Who cares about calories?!
September, 2009
Do you care about calories? Or do you care about your body's health and ability to heal?
Food is more than calories.
I find it surprising to see how much nutrition advice focuses on calorie and portion guidelines. It is my opinion that focusing on calories is the wrong way to go if you are looking to create long-lasting health. Here's why:
-
Diets, calories and food restrictions automatically put you in the frame of mind of limitation
"You can only eat X number of calories a day." When you believe that you have to create a limitation for yourself it automatically reduces your sense of freedom. Where is the joy in that? How can you create a sustainable lifestyle if you are always in a place of counting your calories/points/ounces? And are all calories the same?
-
By focusing on calories we lose the bigger picture of food
Food is much more than calories! Food is VERY complex chemistry that we haven't even begun to understand. The complex chemistry of foods as they come from nature (vegetables, fruits, nuts, proteins) interacts with the chemistry of your body to trigger healing reactions, build new cells, produce blood, create hormones, neurotransmitters, etc.
Food that triggers healing is real food; food that is so fresh, so close to its natural state that it could have come from your garden. Food that triggers healing has a life force and has not been sitting on a shelf for weeks.
-
Thinking calories doesn't necessarily lead people to make better choices
Things like 100 calorie snack packs prove my point. Most of them are empty calories made out of all processed ingredients and very little real food; certainly very little life force in that little packet.
Even if you get calories, if you don't give your body the nutrition it needs, it will continue to ask for it. Your body's requests for nutrition show up in more hunger, cravings, etc. Because you keep giving it fluff but none of the substance that help you build bones, cells, blood, etc.
Another great example of this is diet soda. It doesn't have any calories but that doesn't mean it's good for you.
-
When we think about calories we get into a habit of thinking
Thinking "calories" puts us in a rational state about what we "should" be eating vs. listening to what our body tells us it needs. They are very different things.
You know well that animals in nature don't count calories or points, and yet they know what to eat. You've probably seen your cat or dog eat grass or leaves. Instinct guides them to eat what they need for health.

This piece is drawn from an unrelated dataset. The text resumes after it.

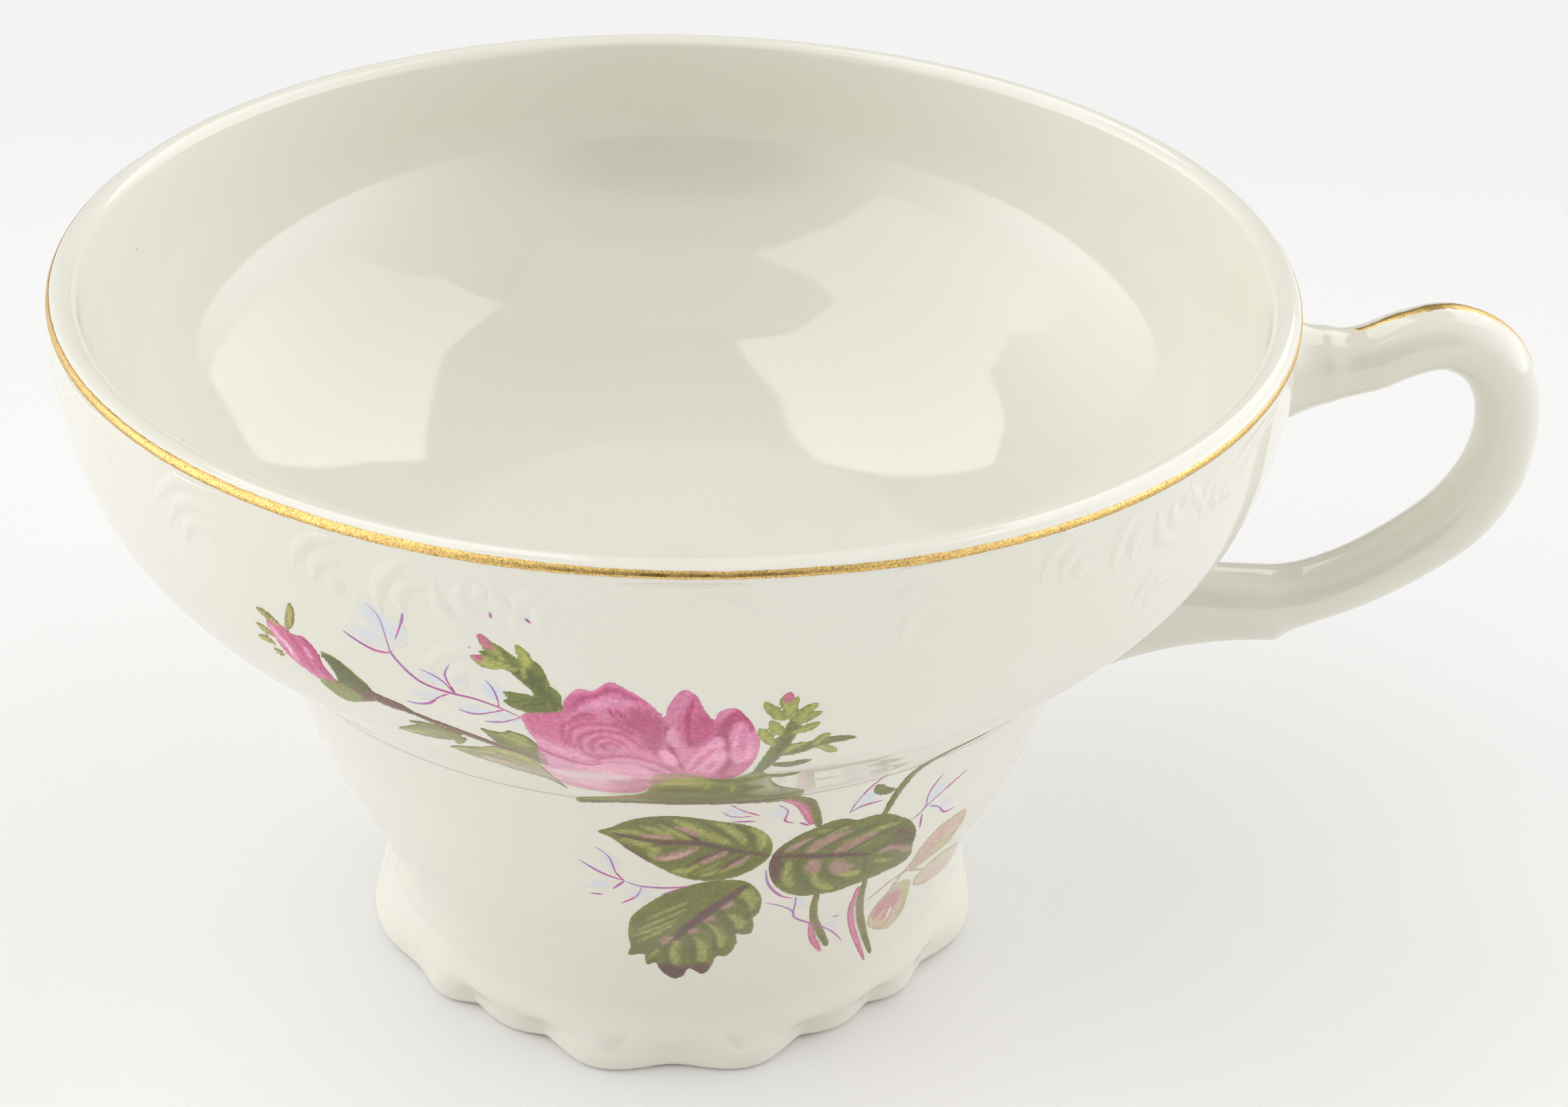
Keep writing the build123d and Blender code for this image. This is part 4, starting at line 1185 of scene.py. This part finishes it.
# Pale washes beside the twigs: azimuth, height along the wall, half length and half height (mm), and
# lean (degrees).
WASHES = [
    (-24.4, 23.4, 1.3, 0.6, -25), (-23.6, 25.0, 0.8, 1.5, 35), (-21.9, 24.2, 0.6, 1.0, 5),
    (-19.2, 20.9, 1.0, 0.5, -20), (-17.3, 21.6, 0.6, 1.2, 5), (-20.4, 19.0, 1.1, 0.4, 0),
    (-14.4, 20.6, 0.7, 1.1, 25), (-16.0, 18.5, 1.1, 0.4, 0), (-13.7, 18.0, 0.9, 0.5, -15),
    (7.0, -1.9, 1.2, 0.7, -25), (12.9, -2.9, 0.8, 0.9, -30), (24.6, -3.2, 1.2, 0.8, 10),
    (36.6, -6.2, 1.4, 0.9, 45), (39.6, -8.6, 1.2, 0.7, -30), (-10.4, -12.0, 1.2, 0.6, 10),
    (-4.6, -12.9, 1.3, 0.6, 0), (-8.6, -9.0, 0.7, 1.3, 30), (18.6, -16.2, 1.0, 0.7, 0),
    (26.8, -22.2, 1.2, 0.8, -35),
]


def sprig(name, twigs, ink):
    """Hair-thin twigs, violet at one end and magenta at the other."""
    return ribbons(name, twigs, ink, SPRIG_WIDTH, SPRIG_HEIGHT, SPRIG_INKS)


def sprig_washes(material):
    """Soft pale-blue leaf shapes, fading to the glaze's own colour at their edges."""
    paint = Print("glaze", 5, proud=0.02)
    for azimuth, run, long, high, lean in WASHES:
        turn = np.radians(np.linspace(0, 360, 8, endpoint=False))
        x, y = long * np.cos(turn), high * np.sin(turn)
        lean = math.radians(lean)
        x, y = x * math.cos(lean) - y * math.sin(lean), x * math.sin(lean) + y * math.cos(lean)
        outline = np.stack([azimuth + x / paint.scale[0], run + y], 1)
        middle = [azimuth, run]
        paint.area((outline - middle) * 1.25 + middle)
        paint.fill("blue", (outline - middle) * 0.75 + middle, soft=0.5, strength=0.75)
    return paint.make("sprig_washes", material)


# ---- camera, floor and light ----
def make_camera():
    """The camera: above and in front of the cup, looking down at it, slightly rolled."""
    yaw, pitch, roll = 0.0517, -0.5542, 0.0379
    look = Vector((math.sin(yaw) * math.cos(pitch), math.cos(yaw) * math.cos(pitch), math.sin(pitch)))
    right = Vector((math.cos(yaw), -math.sin(yaw), 0))
    up = right.cross(look)
    right, up = (
        math.cos(roll) * right + math.sin(roll) * up,
        math.cos(roll) * up - math.sin(roll) * right,
    )
    data = bpy.data.cameras.new("camera")
    data.lens = 55.07
    data.sensor_width = 36
    data.clip_start = 0.01
    camera = bpy.data.objects.new("camera", data)
    bpy.context.collection.objects.link(camera)
    turn = Matrix((right, up, -look)).transposed().to_4x4()
    camera.matrix_world = Matrix.Translation((0, -172.51 * MM, 141.31 * MM)) @ turn
    bpy.context.scene.camera = camera


def softbox(name, azimuth, elevation, distance, size, roll, radiance, colour):
    """A square-on light panel in a direction from the cup, unseen by the camera but seen in the glaze."""
    data = bpy.data.lights.new(name, "AREA")
    data.shape = "RECTANGLE"
    data.size, data.size_y = size
    data.energy = radiance * math.pi * size[0] * size[1]
    data.color = colour
    light = bpy.data.objects.new(name, data)
    bpy.context.collection.objects.link(light)
    az, el = math.radians(azimuth), math.radians(elevation)
    away = Vector((math.sin(az) * math.cos(el), -math.cos(az) * math.cos(el), math.sin(el)))
    side = Vector((0, 0, 1)).cross(away).normalized()
    rise = away.cross(side)
    turn = math.radians(roll)
    side, rise = (
        math.cos(turn) * side + math.sin(turn) * rise,
        math.cos(turn) * rise - math.sin(turn) * side,
    )
    frame_axes = Matrix((side, rise, away)).transposed().to_4x4()
    light.matrix_world = Matrix.Translation(Vector((0, 0, 0.045)) + distance * away) @ frame_axes
    light.visible_camera = False


def window(name, outline, height, radiance, colour):
    """A level light panel of any outline, in metres, facing down; only its glow and reflection show."""
    mat = bpy.data.materials.new(name)
    mat.use_nodes = True
    nodes = mat.node_tree.nodes
    nodes.clear()
    glow = nodes.new("ShaderNodeEmission")
    glow.inputs["Color"].default_value = (*colour, 1)
    glow.inputs["Strength"].default_value = radiance
    out = nodes.new("ShaderNodeOutputMaterial")
    mat.node_tree.links.new(glow.outputs[0], out.inputs[0])
    mesh = bpy.data.meshes.new(name)
    mesh.from_pydata(
        [(x * height, y * height, height) for x, y in outline], [], [tuple(range(len(outline)))],
    )
    mesh.materials.append(mat)
    panel = bpy.data.objects.new(name, mesh)
    bpy.context.collection.objects.link(panel)
    panel.visible_camera = False


def make_world():
    """Room light: warm from above and in front, cooler from both sides, with a dark spot in front."""
    world = bpy.data.worlds.new("studio")
    bpy.context.scene.world = world
    world.use_nodes = True
    nodes, links = world.node_tree.nodes, world.node_tree.links
    place = nodes.new("ShaderNodeTexCoord")
    split = nodes.new("ShaderNodeSeparateXYZ")
    links.new(place.outputs["Generated"], split.inputs[0])

    def maths(operation, a, b):
        node = nodes.new("ShaderNodeMath")
        node.operation = operation
        for socket, value in zip(node.inputs, (a, b)):
            if isinstance(value, (int, float)):
                socket.default_value = value
            else:
                links.new(value, socket)
        return node.outputs[0]

    def glow(strength, colour):
        node = nodes.new("ShaderNodeBackground")
        node.inputs["Color"].default_value = (*colour, 1)
        links.new(strength, node.inputs["Strength"])
        return node.outputs[0]

    side = maths("MULTIPLY", maths("POWER", maths("ABSOLUTE", split.outputs[0], 0), 3.0), WORLD_SIDE)
    ahead = maths("MAXIMUM", maths("MULTIPLY", split.outputs[1], -1.0), 0.0)
    behind = maths("MAXIMUM", split.outputs[1], 0.0)
    height = maths("MAXIMUM", split.outputs[2], 0.0)
    front = maths("MULTIPLY", ahead, maths("ADD", maths("MULTIPLY", height, WORLD_HIGH), WORLD_FRONT))
    base = maths(
        "MULTIPLY", maths("SUBTRACT", 1.0, maths("MULTIPLY", behind, WORLD_BACK_SHADE)), WORLD_BASE,
    )
    across, over = maths("MULTIPLY", split.outputs[1], SPOT_Y), maths("MULTIPLY", split.outputs[2], SPOT_Z)
    within = maths("MULTIPLY", maths("SUBTRACT", maths("ADD", across, over), SPOT_EDGE), SPOT_SHARPNESS)
    shade = maths("SMOOTH_MIN", maths("MAXIMUM", within, 0.0), 1.0)
    kept = maths("SUBTRACT", 1.0, maths("MULTIPLY", shade, SPOT_DEPTH))
    both = nodes.new("ShaderNodeAddShader")
    links.new(glow(maths("MULTIPLY", maths("ADD", front, base), kept), WARM), both.inputs[0])
    links.new(glow(side, COOL), both.inputs[1])
    links.new(both.outputs[0], nodes["World Output"].inputs["Surface"])


def make_stage():
    """A pale paper floor whose colour is painted lighter towards the front as painted fill light, with the
    windows, the fill light and the room.
    """
    mat, nodes, links, shader = node_material("paper_floor_painted_fill")
    place = nodes.new("ShaderNodeTexCoord")
    split = nodes.new("ShaderNodeSeparateXYZ")
    links.new(place.outputs["Object"], split.inputs[0])
    # Painted light: the floor's colour runs from darker at the back to lighter at the front, standing in
    # for fill light on the floor in front of the cup.
    near = nodes.new("ShaderNodeMapRange")
    near.inputs["From Min"].default_value = 0.18
    near.inputs["From Max"].default_value = -0.1
    links.new(split.outputs["Y"], near.inputs["Value"])
    paper = ramp(
        nodes, links, near.outputs["Result"], (0.0, (0.735, 0.725, 0.71)), (1.0, (0.91, 0.895, 0.875)),
    )
    links.new(paper, shader.inputs["Base Color"])
    shader.inputs["Roughness"].default_value = 0.95
    shader.inputs["Specular IOR Level"].default_value = 0.2
    half = 3.0
    mesh = bpy.data.meshes.new("floor")
    mesh.from_pydata(
        [(-half, -half, 0), (half, -half, 0), (half, half, 0), (-half, half, 0)], [], [(0, 1, 2, 3)],
    )
    floor = bpy.data.objects.new("floor", mesh)
    bpy.context.collection.objects.link(floor)
    mesh.materials.append(mat)
    cool = (0.97, 0.985, 1.0)
    window("right_window", RIGHT_WINDOW, 1.0, WINDOW_RADIANCE, cool)
    window("left_window", LEFT_WINDOW, 1.0, WINDOW_RADIANCE, cool)
    softbox("overhead_fill", 0, 80, 1.6, (1.4, 1.0), 0, 0.3, (1.0, 0.99, 0.97))
    make_world()


def main():
    glaze, gilding, ink, wash = porcelain(), gold(), ink_material(), wash_material()
    pieces = [
        (make_bowl(glaze), "cup_bowl", "porcelain"), (make_pedestal(glaze), "foot_pedestal", "porcelain"),
        (make_handle(glaze), "handle", "porcelain"), (make_relief(glaze), None, "porcelain"),
        (make_rim_line(gilding), "rim_gilt_line", "gilding"),
        (make_handle_line(gilding), "handle_gilt_line", "gilding"), (rose(ink), "rose_print", "rose_ink"),
        (rose_foliage(ink), "rose_foliage_print", "leaf_ink"), (rosebud(ink), "rosebud_print", "bud_ink"),
        (left_leaf(ink), "left_leaf_print", "leaf_ink"),
        (right_leaf(ink), "right_leaf_print", "leaf_ink"),
        (lower_leaf(ink), "lower_leaf_print", "leaf_ink"), (stalks(ink), "stalks_print", "stem_ink"),
        (small_buds(ink), "small_buds_print", "bud_ink"),
        (sprig("upper_sprig", UPPER_SPRIG, ink), None, "stem_ink"),
        (sprig("lower_sprig", LOWER_SPRIG, ink), None, "stem_ink"),
        (sprig_washes(wash), None, "stem_ink"),
    ]
    for piece, node, slot in pieces:
        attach(piece, "root")
        if node:
            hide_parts(node)
    make_stage()
    make_camera()
    bpy.context.scene.view_settings.view_transform = "Standard"


main()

Granted, many people have gotten so far away from natural eating that they have no clue what to eat. Some guidance on where to start can be helpful. But instead of starting with the limitation of "calories," how about starting with adding more foods: add more salads, fruit, and vegetable recipes to your repertoire, more home-made meals with fresh vegetables and protein. I guarantee this will begin to reacquaint you with what it feels like to eat real food and give your body real building blocks for health.
-
When we think calories we turn away from our own natural satiety wisdom
If you ration your food with rules like: a card-deck-sized portion of meat, a check-book-sized portion of fish, etc., you will likely feel limited even before you eat your meal. Instead, serve yourself a reasonable amount of REAL food on an average-sized plate and then eat slowly with 100% awareness: chewing, setting your fork down, breathing and enjoying your food. You will notice a shift in the sensation of eating and the flavor of your food when you have eaten enough and it will very likely be BEFORE your plate is empty, and long before your stomach feels "full."
Food gives you life. It is not just a bunch of calories. If you eat real food with awareness, and listen to your body, you will discover the power of your body's own wisdom.